← Autodidact Archive · Original Dissent · Lady_America

Thread 7889

Thread ID: 7889 | Posts: 1 | Started: 2003-07-05

Wayback Archive


Lady_America [OP]

2003-07-05 23:38 | User Profile

108th CONGRESS 1st Session H. R. 40

To acknowledge the fundamental injustice, cruelty, brutality, and inhumanity of slavery in the United States and the 13 American colonies between 1619 and 1865 and to establish a commission to examine the institution of slavery, subsequently de jure and de facto racial and economic discrimination against African-Americans, and the impact of these forces on living African-Americans, to make recommendations to the Congress on appropriate remedies, and for other purposes.


                IN THE HOUSE OF REPRESENTATIVES

                        January 7, 2003

Mr. Conyers (for himself, Mr. Brady of Pennsylvania, Mr. Cummings, Mr. Davis of Illinois, Mr. Fattah, Mr. Jackson of Illinois, Mr. Jefferson, Ms. Eddie Bernice Johnson of Texas, Ms. Kilpatrick, Ms. McCarthy of Missouri, Mr. McDermott, Mr. Meeks of New York, Ms. Millender-McDonald, Ms. Norton, Mr. Owens, Mr. Rangel, Mr. Rush, Ms. Schakowsky, Mr. Thompson of Mississippi, Mr. Towns, Ms. Waters, Ms. Watson, and Mr. Wynn) introduced the following bill; which was referred to the Committee on the Judiciary


                             A BILL

To acknowledge the fundamental injustice, cruelty, brutality, and inhumanity of slavery in the United States and the 13 American colonies between 1619 and 1865 and to establish a commission to examine the institution of slavery, subsequently de jure and de facto racial and economic discrimination against African-Americans, and the impact of these forces on living African-Americans, to make recommendations to the Congress on appropriate remedies, and for other purposes.
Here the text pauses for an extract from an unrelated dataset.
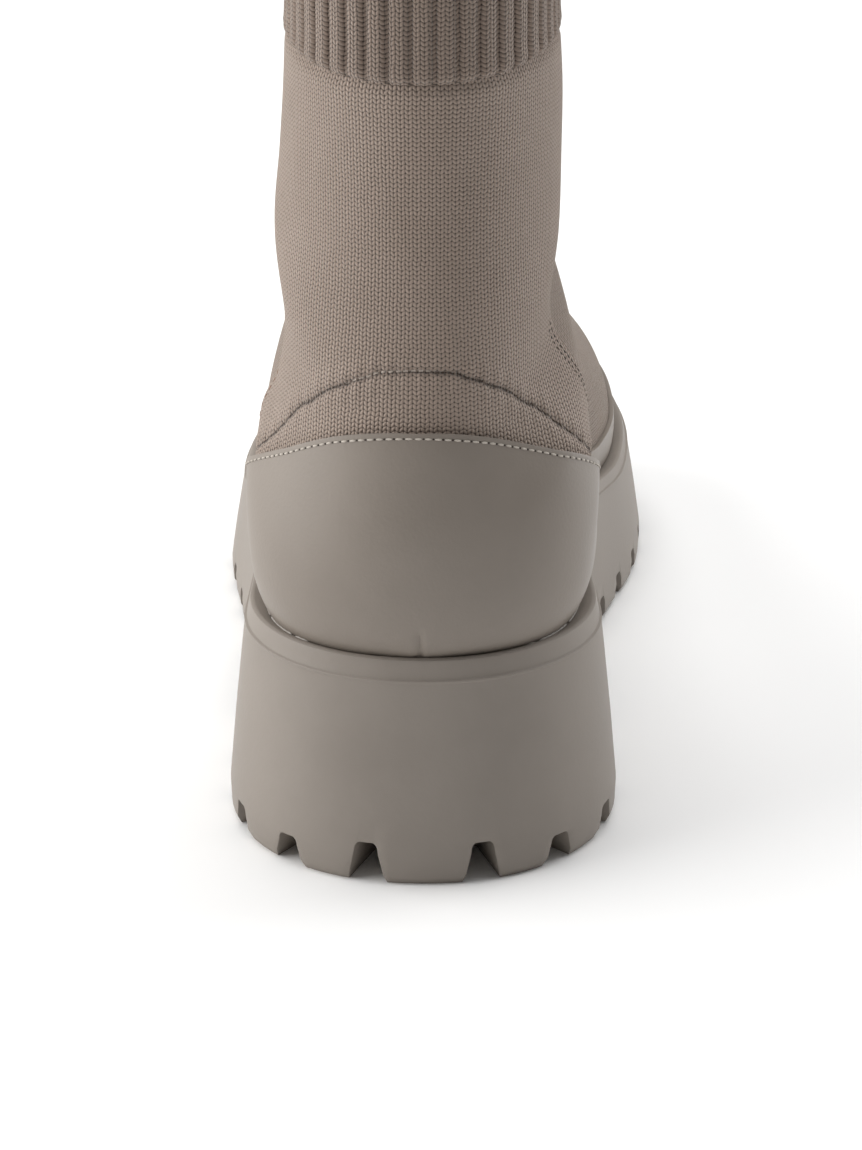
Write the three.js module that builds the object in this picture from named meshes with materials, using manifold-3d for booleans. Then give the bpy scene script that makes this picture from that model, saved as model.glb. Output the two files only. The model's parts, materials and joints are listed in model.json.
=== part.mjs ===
// A left sock boot: a knitted upper with a ribbed cuff, a coated heel counter and foxing, on a lugged
// unit sole. Millimetres, +Z up, toe towards +Y, inner side of the foot towards +X, origin on the floor
// under the middle.
import * as THREE from "three";
import { mergeVertices } from "three/addons/utils/BufferGeometryUtils.js";
import Module from "manifold-3d";

const wasm = await Module();
wasm.setup();

// Sole sizes
const sole_length = 272;
const ball_width = 103; // across the ball, at the floor
const heel_width = 78; // across the heel, at the floor
const heel_height = 44; // floor to the seat under the heel
const ball_height = 28; // floor to the seat under the ball
const toe_height = 37; // floor to the seat at the tip of the toe
const toe_spring = 9; // floor to the underside at the tip of the toe
const toe_swing = 7; // how far the tip of the toe lies to the inner side
const heel_round = 41; // length of the rounded back of the outline
const toe_round = 76; // length of the rounded front of the outline
const heel_length = 77; // back of the heel to its breast, at the floor
const arch_length = 47; // heel breast to the forepart, at the floor
const arch_height = 15;
const back_power = 2.1; // how square the outline's back is, 2 being an ellipse
const front_power = 2.25; // how square its front is
const swing_power = 1.6; // how late the toe swings in
const spring_start = 0.74; // share of the length where the underside leaves the floor
const spring_power = 1.8; // how late it rises
const seat_power = 1.7; // how late the seat rises towards the toe
const wall_lean = 4.7; // how far the side wall leans in on its way up
const ledge_width = 2.3; // from the top edge of the wall to the upper
const rim_lip = 1.2; // how far the top edge stands above the seat

// Lug sizes
const lug_pitch = 17.4; // from notch to notch along the edge
const first_notch = 11.3; // from the middle of the back to the first notch
const lug_shift = 1.6; // how far the row of lugs is moved round to the inner side
const tip_notch = 18.9; // from the tip of the toe to the first notch
const tip_shift = 1.5; // how far the front row of lugs is moved round to the inner side
const notch_height = 8.4; // of the two notches at the back
const side_notch_height = 6.2;
const notch_top = 4;
const notch_foot = 7.8;
const notch_depth = 15; // how far a notch runs in under the sole
const notch_corner = 0.22; // share of a notch's height that its round corners take
const past_edge = 6; // how far a cut runs out past what it cuts
const groove_width = 4;
const groove_depth = 4.6;

// Upper sizes
const instep_rise = 61; // seat to the top of the instep, at the waist of the foot
const ankle_rise = 106; // heel seat to the lower end of the cuff, at the back
const cuff_height = 60;
const shaft_width = 53;
const shaft_depth = 70;
const shaft_back = 11.5; // back of the sole to the back of the shaft
const upper_inset = 9.4; // outline of the sole to the widest line of the upper
const tip_inset = 10; // tip of the sole to the tip of the upper
const tuck = 7; // how far the upper's form reaches below the seat
const toe_drop = 24; // length over which the toe comes down to its tip
const toe_power = 2.3; // how square the toe is, seen from the side
const knit_wall = 2.2;
const lap_step = 0.7; // how far the back panel stands over the front one
const counter_wall = 1.3;
const foxing_wall = 1.1;
const insole_wall = 4;
const gap = 0.3; // between pieces that meet

// Cuff sizes
const rib_pitch = 4.1;
const rib_height = 1.1;
const rib_share = 0.74; // of a pitch that the rib's face takes
const cuff_wall = 1.5;
const cuff_tilt = 11; // how much higher the cuff starts in front than at the back
const cuff_level = 0.3; // share of that tilt that is gone at the collar
const cuff_power = 2.05; // how square the cuff is, seen from above

// How finely the curves are cut
const sole_steps = 26;
const upper_around = 34;
const notch_steps = 3;
const far = 200; // past every edge of the boot
const weld = 1e-4; // points nearer than this are one

// Outline of the sole: half widths to each side as shares of the width that a row follows
const outline_rows = [
  { at: 0.0, of: heel_width, inner: 0.5, outer: 0.5 },
  { at: 0.15, of: heel_width, inner: 0.5, outer: 0.5 },
  { at: 0.24, of: heel_width, inner: 0.475, outer: 0.505 },
  { at: 0.33, of: ball_width, inner: 0.335, outer: 0.395 },
  { at: 0.43, of: ball_width, inner: 0.335, outer: 0.415 },
  { at: 0.53, of: ball_width, inner: 0.395, outer: 0.46 },
  { at: 0.63, of: ball_width, inner: 0.462, outer: 0.505 },
  { at: 0.72, of: ball_width, inner: 0.486, outer: 0.505 },
  { at: 0.82, of: ball_width, inner: 0.48, outer: 0.475 },
  { at: 1.0, of: ball_width, inner: 0.44, outer: 0.43 },
];

// Hollow between heel and forepart, from the heel breast forwards: shares of arch_length and arch_height
const arch_rows = [
  { at: 0.0, up: 0.0 },
  { at: 0.06, up: 0.6 },
  { at: 0.09, up: 0.78 },
  { at: 0.13, up: 0.9 },
  { at: 0.19, up: 0.975 },
  { at: 0.26, up: 1.0 },
  { at: 0.48, up: 0.885 },
  { at: 0.675, up: 0.68 },
  { at: 0.85, up: 0.385 },
  { at: 1.0, up: 0.0 },
];

// Side wall of the sole from the floor up: rise as a share of its height, inset as a share of wall_lean
const wall_rows = [
  { rise: 0.0, inset: 0.22 },
  { rise: 0.04, inset: 0.03 },
  { rise: 0.14, inset: 0.0 },
  { rise: 0.46, inset: 0.3 },
  { rise: 0.76, inset: 0.62 },
  { rise: 0.87, inset: 0.76 },
  { rise: 0.885, inset: 0.86 },
  { rise: 0.97, inset: 0.97 },
  { rise: 1.0, inset: 1.12 },
];

// Height of the seat along the sole: share of the way down from heel to ball, or up from ball to toe
const seat_rows = [
  { at: 0.0, drop: 0.0 },
  { at: 0.24, drop: 0.02 },
  { at: 0.36, drop: 0.24 },
  { at: 0.5, drop: 0.71 },
  { at: 0.62, drop: 0.97 },
  { at: 0.7, drop: 1.0 },
];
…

Be it enacted by the Senate and House of Representatives of the

United States of America in Congress assembled,

SECTION 1. SHORT TITLE.

This Act may be cited as the ``Commission to Study Reparation

Proposals for African-Americans Act''.

SEC. 2. FINDINGS AND PURPOSE.

(a) Findings.--The Congress finds that--
        (1) approximately 4,000,000 Africans and their descendants 
    were enslaved in the United States and colonies that became the 
    United States from 1619 to 1865;
        (2) the institution of slavery was constitutionally and 
    statutorily sanctioned by the Government of the United States 
    from 1789 through 1865;
        (3) the slavery that flourished in the United States 
    constituted an immoral and inhumane deprivation of Africans' 
    life, liberty, African citizenship rights, and cultural 
    heritage, and denied them the fruits of their own labor; and
        (4) sufficient inquiry has not been made into the effects 
    of the institution of slavery on living African-Americans and 
    society in the United States.
(B) Purpose.--The purpose of this Act is to establish a commission

to-- (1) examine the institution of slavery which existed from 1619 through 1865 within the United States and the colonies that became the United States, including the extent to which the Federal and State Governments constitutionally and statutorily supported the institution of slavery; (2) examine de jure and de facto discrimination against freed slaves and their descendants from the end of the Civil War to the present, including economic, political, and social discrimination; (3) examine the lingering negative effects of the institution of slavery and the discrimination described in paragraph (2) on living African-Americans and on society in the United States; (4) recommend appropriate ways to educate the American public of the Commission's findings; (5) recommend appropriate remedies in consideration of the Commission's findings on the matters described in paragraphs (1) and (2); and (6) submit to the Congress the results of such examination, together with such recommendations.

From those who introduced this resolution and I guess part of the process, there is NO doubt what kind of 'appropriate remedies' and 'compensation' will be recommended.